The Apostle Paul declares that joy is a litmus test of true teaching when he says “Not that we lord it over your faith, but we are fellow workers for your joy.” (2 Cor 1:24) Therefore, if the message coerces your conscience; if it declares: “You are naked. You should be ashamed. Cover yourself with this teaching. Cover yourself with this ideology. Cover yourself with this specific form of behavior. Become like us, or remain ashamed” — you need to seriously consider what to reject. For a true spiritual message attempts to integrate a good conscience with joy, with holiness, and with authentic love in a lifelong discovery process framed by the patience of our heavenly Father and the presence of Jesus Himself. Guilt manipulation may make effective short-term fuel, but in the long-term it is as damaging as using unfiltered gasoline in your vehicle. It leads to burn-out, a ruining of the engine. Something much more valuable than a car is at stake: our hearts. Let us guard our hearts then, not out of suspicion, but with anticipation of the discoveries that lead to joy. 


Epilogue

Wisdom is all about knowing the difference between baby and bathwater; between wheat and weeds, which always — always — grow together. 

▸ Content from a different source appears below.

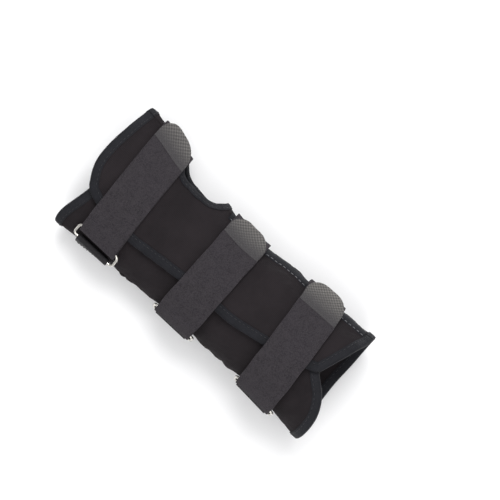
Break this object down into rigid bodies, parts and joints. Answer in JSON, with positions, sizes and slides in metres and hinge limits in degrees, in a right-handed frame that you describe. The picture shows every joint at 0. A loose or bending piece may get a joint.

But we (not to mention our culture) tend to be lazy or impatient or both. It feels much more expedient in the moment to either swallow a thought whole or throw it out with the trash, placing the appropriate label on the platter or the plastic bag. To separate elements one from the other takes time — and who has time? It takes effort — but who wants to clear the horse apples from the stall when you can just hop on the horse (forgetting that the horse and its horse apples require a constant parting if your thoroughbred will ever win the Triple Crown)? It also takes risk — for people may mistake your exploration for truth as a sign of disloyalty and throw you out of their circle. You may be labeled “combative” or “not a team player,” ruining your resume for the next step up the imaginary ladder. 

But the apostles command us to test what we are hearing; not in the spirit of an unforgiving troll who wants to stomp on others, but in the spirit of a person yearning for the wonder of discovery, as when the explorer Balboa first laid eyes on the Pacific Ocean “with wild surmise”* of all the possibilities. For that is one paradoxical feature of the truth: the limit liberates. Once you know what truly is, then you, like the Balboa of Keats’ poem, can suddenly see all the possibilities from that one solid shoreline. And behold, something better than Keats’ poem is here: you are. You have the high honor of being made in the image of God, the One whose very first words in scripture are Fiat lux : “Let there be light.”  With a humble, grateful heart, you can say the same regarding the spiritual message before you. 

~ km

* (1)  A. A. Milne, “Introduction,” in Kenneth Grahame, The Wind in the Willows, illustrated by Arthur Rackham, introduction by A. A. Milne (Bristol, UK: Pook Press, 2016), ix-x.

* (2)  “On First Looking into Chapman’s Homer”. John Keats. 1816.